Editor Jonathan Strahan has brought together high-calibre contributors. The writers (who span many continents) include Hugo Award winners, plus a Philip K. Dick Award winner, and the collection opens with an interview with science fiction maestro Kim Stanley Robinson. This interview – in which Robinson compares how the events of the past few years have shaped attitudes compared with what he imagined in his works (that the early decades of this century would be characterised as ‘The Dithering’, for example) – is a highlight. Sean Bodley’s illustrations are charming and full of character.

In the scenarios imagined in the short stories, life is lived increasingly under extreme weather, digitally, and according to the whims of tech giants. The growing dominance of Amazon-like mega-corporations over every aspect of their employees’ lives is a common thread running through several stories.

Three short stories stand out. Tade Thompson’s ‘Down and Out in Exile Park’ centres on a society of exiles sprung up on a sort of shanty town on an island of floating ocean plastic near Lagos, and evokes a brilliant, believable sense of place. Sarah Gailey’s ‘When the Tide Rises’ is a chilling look inside an aquaculture corporation that keeps its employees in semi-indentured servitude by offering them loans for surgeries essential for continuing to do their jobs. The third particularly memorable story is Chen Qiufan’s ‘Do You Hear the Fungi Sing?’, beautifully translated by Emily Jin. This original, quite magical, story is set in a remote Chinese village where a predigital fungal network is the foundation of the community. It examines – with a light touch – folk traditions and the birth of new myths which supplant them.

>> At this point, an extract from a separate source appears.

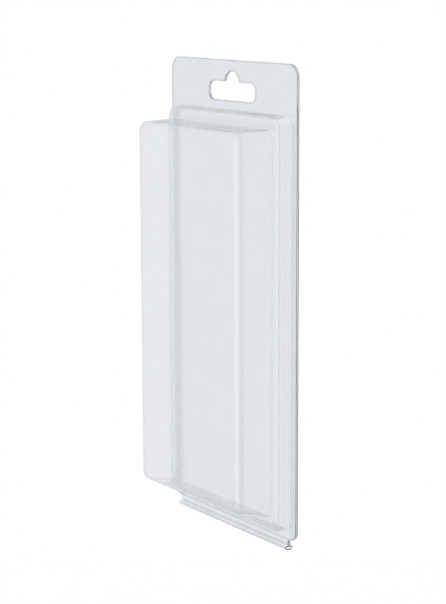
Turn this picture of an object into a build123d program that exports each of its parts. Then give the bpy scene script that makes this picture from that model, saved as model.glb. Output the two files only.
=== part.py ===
from build123d import *
from math import cos, radians, tan
import os

# Clear clamshell pack, shut. Sizes are in millimetres.
# The origin is where a peg bears in the hang slot, midway between the two flanges.
# X runs to the pack's right, Y to its back and Z up.

# Sheet and flanges
sheet = 0.4
flange_gap = 0.3
pack_width = 86.5
pack_height = 185.0
top_corner = 5.2
foot_corner = 4.0

# Hang slot, a slot with a rounded bump over its middle
slot_width = 32.0
slot_height = 7.4
slot_corner = 3.0
bump_radius = 5.0
bump_rise = 4.3
bump_blend = 0.8
slot_margin = 4.2

# Closure ring, formed forward out of the front flange
hang_tab = 19.2
ring_side_margin = 4.2
ring_foot_margin = 2.7
ring_depth = 5.5
ring_draft = 6.5
ring_corner = 5.0
ring_edge = 1.6

# Blister, formed forward out of the ring's land
land_side = 2.5
land_top = 4.7
land_foot = 5.5
blister_depth = 16.5
blister_side_draft = 0.6
blister_top_draft = 2.0
blister_foot_draft = 10.0
blister_corner = 4.0
blister_edge = 3.4
blister_root = 0.6

# Plug of the back half, which nests in the ring
plug_clearance = 0.3
plug_depth = 4.6
plug_edge = 1.5

# Bends where the ring and the plug leave their flanges
root_bend = 0.6

# Hinge: webs below the flanges, ledges turned outward, and a bead between two creases
foot_flat = 1.0
web_drop = 2.65
notch_radius = 0.8
crease_reach = 1.75
ledge_bend = 0.6
bead_drop = 1.2
bead_gauge = 0.4
crease_clearance = 0.1

# How near a face or a corner has to lie to the place it is picked by
pick_slack = 0.01

# Places worked out from the sizes
flange_top = slot_margin
flange_foot = flange_top - pack_height
front_face_y = -(flange_gap / 2 + sheet)
rear_face_y = flange_gap / 2 + sheet
land_y = front_face_y - ring_depth
plug_front_y = flange_gap / 2 - plug_depth
web_half_width = pack_width / 2 - foot_corner - foot_flat
crease_z = flange_foot - web_drop - sheet
slot_z = -bump_rise - slot_height / 2
ring_middle = sheet / 2
plug_middle = sheet + plug_clearance + sheet / 2


def front_plane(y, z):
    """Plane across the pack at depth y that looks to the front."""
    return Plane(origin=(0, y, z), x_dir=(1, 0, 0), z_dir=(0, -1, 0))


def ring_outline(y, inset):
    """Half width, foot and top of the ring's wall at depth y, moved in by inset."""
    draft_angle = radians(ring_draft)
    narrowing = (front_face_y - y) * tan(draft_angle) + inset / cos(draft_angle)
    half_width = pack_width / 2 - ring_side_margin - narrowing
    foot = flange_foot + ring_foot_margin + narrowing
    top = flange_top - hang_tab - narrowing
    return half_width, foot, top


def near(shapes, axis, place):
    """Those of the shapes that lie at a place along an axis."""
    return shapes.filter_by_position(axis, place - pick_slack, place + pick_slack)


def largest_face(shell, y):
    """Largest flat face of the shell at depth y."""
    return near(shell.faces(), Axis.Y, y).sort_by(SortBy.AREA)[-1]


def runs_forward(edge):
    """Whether an edge runs more to the front than across or up."""
    direction = edge.tangent_at()
    return abs(direction.Y) > max(abs(direction.X), abs(direction.Z))


def drafted_block(outline, base_y, front_y, drafts, corner):
    """Block that stands on base_y and narrows forward to front_y, with round corners."""
    half_width, foot, top = outline
    side_draft, top_draft, foot_draft = drafts
    base = front_plane(base_y, (foot + top) / 2)
    with BuildPart() as block:
        with BuildSketch(base):
            Rectangle(2 * half_width, top - foot)
        extrude(amount=base_y - front_y)
        draft(block.faces().filter_by(Axis.X), base, side_draft)
        draft(block.faces().sort_by(Axis.Z)[-1], base, top_draft)
        draft(block.faces().sort_by(Axis.Z)[0], base, foot_draft)
        fillet(block.edges().filter_by(runs_forward), corner)
    return block.part


def hang_slot():
    """Hang slot's outline, with its bump's top on the origin."""
    with BuildSketch() as slot:
        with Locations((0, slot_z)):
            RectangleRounded(slot_width, slot_height, slot_corner)
        with Locations((0, -bump_radius)):
            Circle(bump_radius)
        shoulders = near(slot.vertices(), Axis.Y, -bump_rise)
        fillet(shoulders.filter_by_position(Axis.X, -bump_radius, bump_radius), bump_blend)
    return slot.sketch


def flange_plate(y, inset):
    """Flange and hinge web in one outline, with the hang slot and a mouth for the formed part."""
    half_width, foot, top = ring_outline(y, inset)
    with BuildSketch() as plate:
        with Locations((0, flange_foot + pack_height / 2)):
            Rectangle(pack_width, pack_height)
        fillet(plate.vertices().group_by(Axis.Y)[-1], top_corner)
        fillet(plate.vertices().group_by(Axis.Y)[0], foot_corner)
        with Locations((0, crease_z)):
            Rectangle(2 * web_half_width, flange_foot - crease_z, align=(Align.CENTER, Align.MIN))
        web_roots = near(plate.vertices(), Axis.Y, flange_foot).sort_by_distance((0, flange_foot))[:2]
        fillet(web_roots, notch_radius)
        with Locations((0, (foot + top) / 2)):
            RectangleRounded(2 * half_width, top - foot, ring_corner - inset, mode=Mode.SUBTRACT)
        add(hang_slot(), mode=Mode.SUBTRACT)
    return plate.sketch


def formed_bends(shell, flange_y, radius):
    """Round the bend where the formed wall leaves the flange face at depth flange_y."""
    face = largest_face(shell, flange_y)
    fillet(face.inner_wires().sort_by(SortBy.LENGTH)[-1].edges(), radius)


def hinge_ledge(side):
    """Ledge at the web's foot, turned out to the crease on the given side of the parting plane."""
    inner_y = side * flange_gap / 2
    outer_y = side * crease_reach
    with BuildPart() as ledge:
        with BuildSketch(Plane.YZ):
            with BuildLine():
                Polyline((inner_y, flange_foot), (inner_y, crease_z), (outer_y, crease_z),
                         (outer_y, crease_z + sheet), (inner_y + side * sheet, crease_z + sheet),
                         (inner_y + side * sheet, flange_foot), close=True)
            make_face()
        extrude(amount=web_half_width, both=True)
        heel = ledge.edges().filter_by(Axis.X).group_by(Axis.Z)[0].sort_by(Axis.Y)
        fillet(heel[-1] if side < 0 else heel[0], ledge_bend)
    return ledge.part


ring_drafts = (ring_draft, ring_draft, ring_draft)
ring_block = drafted_block(ring_outline(-flange_gap / 2, 0), -flange_gap / 2, land_y,
                           ring_drafts, ring_corner)

ring_half_width, ring_foot, ring_top = ring_outline(land_y, 0)
blister_outline = (ring_half_width - land_side, ring_foot + land_foot, ring_top - land_top)
blister_front_y = land_y - blister_depth
blister_drafts = (blister_side_draft, blister_top_draft, blister_foot_draft)
blister_block = drafted_block(blister_outline, land_y, blister_front_y, blister_drafts, blister_corner)

with BuildPart() as front_shell:
    add(ring_block)
    add(blister_block)
    fillet(front_shell.faces().sort_by(Axis.Y)[0].edges(), blister_edge)
    land = largest_face(front_shell, land_y)
    fillet(land.outer_wire().edges(), ring_edge)
    land = largest_face(front_shell, land_y)
    fillet(land.inner_wires()[0].edges(), blister_root)
    offset(amount=-sheet, openings=front_shell.faces().sort_by(Axis.Y)[-1])
    with BuildSketch(front_plane(-flange_gap / 2, 0)):
        add(flange_plate(front_face_y + sheet / 2, ring_middle))
    extrude(amount=sheet)
    formed_bends(front_shell, front_face_y, root_bend)
    formed_bends(front_shell, -flange_gap / 2, root_bend + sheet)
    add(hinge_ledge(-1))

front_shell.part.label = "front_shell"

plug_outline = ring_outline(rear_face_y, sheet + plug_clearance)
plug_block = drafted_block(plug_outline, rear_face_y, plug_front_y, ring_drafts,
                           ring_corner - sheet - plug_clearance)

with BuildPart() as back_shell:
    add(plug_block)
    fillet(back_shell.faces().sort_by(Axis.Y)[0].edges(), plug_edge)
    offset(amount=-sheet, openings=back_shell.faces().sort_by(Axis.Y)[-1])
    with BuildSketch(front_plane(rear_face_y, 0)):
        add(flange_plate(rear_face_y - sheet / 2, plug_middle))
    extrude(amount=sheet)
    formed_bends(back_shell, flange_gap / 2, root_bend)
    formed_bends(back_shell, rear_face_y, root_bend + sheet)
    add(hinge_ledge(1))

back_shell.part.label = "back_shell"

bead_z = crease_z - crease_clearance
bead_outer = crease_reach + bead_gauge / 2
bead_inner = crease_reach - bead_gauge / 2

with BuildPart() as hinge_bead:
    with BuildSketch(Plane.YZ):
        with BuildLine():
            ThreePointArc((-bead_outer, bead_z), (0, bead_z - bead_drop), (bead_outer, bead_z))
            Line((bead_outer, bead_z), (bead_inner, bead_z))
            ThreePointArc((bead_inner, bead_z), (0, bead_z - bead_drop + bead_gauge),
                          (-bead_inner, bead_z))
            Line((-bead_inner, bead_z), (-bead_outer, bead_z))
        make_face()
    extrude(amount=web_half_width, both=True)

hinge_bead.part.label = "hinge_bead"

os.makedirs("parts", exist_ok=True)
export_step(front_shell.part, "parts/front_shell.step")
export_step(back_shell.part, "parts/back_shell.step")
export_step(hinge_bead.part, "parts/hinge_bead.step")
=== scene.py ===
import math

import bpy
from mathutils import Matrix, Vector

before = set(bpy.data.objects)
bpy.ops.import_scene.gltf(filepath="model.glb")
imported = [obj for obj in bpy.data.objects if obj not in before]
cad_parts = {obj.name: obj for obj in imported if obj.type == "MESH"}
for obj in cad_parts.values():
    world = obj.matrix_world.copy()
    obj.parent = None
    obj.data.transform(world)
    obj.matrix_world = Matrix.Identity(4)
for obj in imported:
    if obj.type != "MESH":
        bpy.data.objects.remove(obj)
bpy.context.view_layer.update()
scene = bpy.context.scene

# Lengths are in metres. Azimuths are in degrees, from the pack's front (-Y) round to its right (+X).

# Camera: its place, its azimuth, pitch and roll, its focal length in the photograph's pixels, and its
# sensor's height in millimetres
CAMERA_PLACE = Vector((0.5907, -0.4044, 0.0395))
CAMERA_TURN = (55.93, 10.40, -0.206)
FOCAL_PIXELS = 1819.1
PHOTO_HEIGHT = 604
SENSOR_HEIGHT = 36.0
CLIP_START = 0.01

# How often a ray may be bent or reflected in the nested sheets before it is dropped
LIGHT_BOUNCES = 48

# Studio that reflections show: its usual shade, and panels round it. A panel has its azimuth, half its
# width without and with its soft rim, its lowest and highest elevation, and its shade.
STUDIO_BASE = (0.62, 0.65, 0.68, 1)
STUDIO_PANELS = (
    (8, 19, 28, -60, 50, (1.85, 1.85, 1.85, 1)),
    (80, 34, 42, -60, 50, (0.03, 0.03, 0.03, 1)),
)

# Pale backdrop seen through the plastic, and two darker beams that only its inner reflections see
BACKDROP = (0.857, 0.862, 0.880, 1)
BACKDROP_BEAMS = (
    (200, 37.2, 38.2, 6.3, 8.6, (0.54, 0.55, 0.57, 1)),
    (200, 37.2, 38.2, 10.2, 13.8, (0.26, 0.27, 0.29, 1)),
)

# Height of a panel's or a beam's soft rim, in degrees
PANEL_RIM = 0.8

# White of the floor, of the background that the camera sees, and of the light on matt surfaces
WHITE = (1, 1, 1, 1)

# Pale floor, below the pack's open front half
FLOOR_HEIGHT = -0.5
FLOOR_RADIUS = 0.9
FLOOR_CORNERS = 96

# Sheet of each half: the two tints that vary over its flats, the tint of its drawn walls, the painted
# shade of its bends, darker than the walls on the front sheet, and its lowest and highest roughness
FRONT_SHEET = {
    "flat_tints": ((1.0, 0.99, 1.0, 1), (0.988, 1.0, 1.0, 1)),
    "wall_tint": (0.985, 0.990, 1.0, 1),
    "painted_bend_shade": (0.935, 0.94, 0.95, 1),
    "roughness": (0.05, 0.10),
}
BACK_SHEET = {
    "flat_tints": ((0.925, 0.943, 0.958, 1), (0.91, 0.95, 0.962, 1)),
    "wall_tint": (0.975, 0.985, 0.995, 1),
    "painted_bend_shade": (0.975, 0.985, 0.995, 1),
    "roughness": (0.08, 0.13),
}

# Strips beside the ring and rims along the cut edges, both darker as painted shade; roughness of the
# cut faces and of the blister's root
STRIP_PAINTED_SHADE = (0.925, 0.93, 0.925, 1)
CUT_RIM_PAINTED_SHADE = (0.86, 0.87, 0.88, 1)
CUT_ROUGHNESS = (0.25, 0.6)
ROOT_ROUGHNESS = 0.17

# Plastic inside, with its absorption's density for each metre of path
PLASTIC_IOR = 1.57
ABSORPTION_DENSITY = 14.0
ABSORPTION_TINT = (0.36, 0.42, 0.48, 1)

# Noise over the sheet: its scale and detail in each use, and the values that it mostly keeps to
TINT_GRAIN = (45.0, 2.0)
GLOSS_GRAIN = (140.0, 6.0)
CUT_GRAIN = (25.0, 1.0)
WAVE_GRAIN = (1.0, 1.0)
NOISE_RANGE = (0.3, 0.7)

# Waves that forming leaves in the sheet: how many a metre along X, Y and Z, and how high
WAVES = (130.0, 130.0, 16.0)
WAVE_HEIGHT = 0.00002

# Cut outlines of the flange and of the hang slot with its bump: half width, half height, corner and
# middle height
FLANGE_OUTLINE = (0.04325, 0.0925, 0.005, -0.0883)
SLOT_OUTLINE = (0.016, 0.0037, 0.003, -0.008)
BUMP_OUTLINE = (0.005, 0.005, 0.005, -0.005)

# Ramps that tell the parts of the sheet, each as the values where it is 0 and where it is 1. Depth is
# the distance from the parting plane. Flatness is 1 where the sheet faces the front or the back.
RIM_DISTANCE = (0.0006, 0.0003)
FLANGE_DEPTH = (0.000588, 0.00056)
FLANGE_FOOT = (-0.1813, -0.1808)
STRIP_SIDE = (0.0388, 0.0393)
STRIP_TOP = (-0.015, -0.021)
CUT_TO_FLAT = (0.1, 0.2)
WALL_TO_FLAT = (0.5, 0.95)
BEND_FROM_WALL = (0.18, 0.3)
BEND_FROM_FLAT = (0.6, 0.4)
ROOT_FROM_LAND = (0.00602, 0.00608)
ROOT_FROM_WALL = (0.00665, 0.00653)
ROOT_FLATNESS = (0.03, 0.1)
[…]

Many of the stories in ‘Tomorrow’s Parties’ seek to examine fundamental aspects of humanity, such as our relationship with death or the obligation we feel towards our parents. However, many of the stories lack compelling humans at their core; the characters tend to be ciphers reacting to their surroundings (whether conforming or rebelling). This may be considered typical of so-called hard sci-fi, which puts ‘concept’ first, but it is a weakness nonetheless. It would be nice to be able to invest in a character and understand how their fundamental desires, fears and prejudices are shaped by their speculative surroundings.

Though few among its stories are especially moving or memorable, the collection is nonetheless packed with solid stories, including a handful of gems, and succeeds in its aim to explore our future with rational optimism.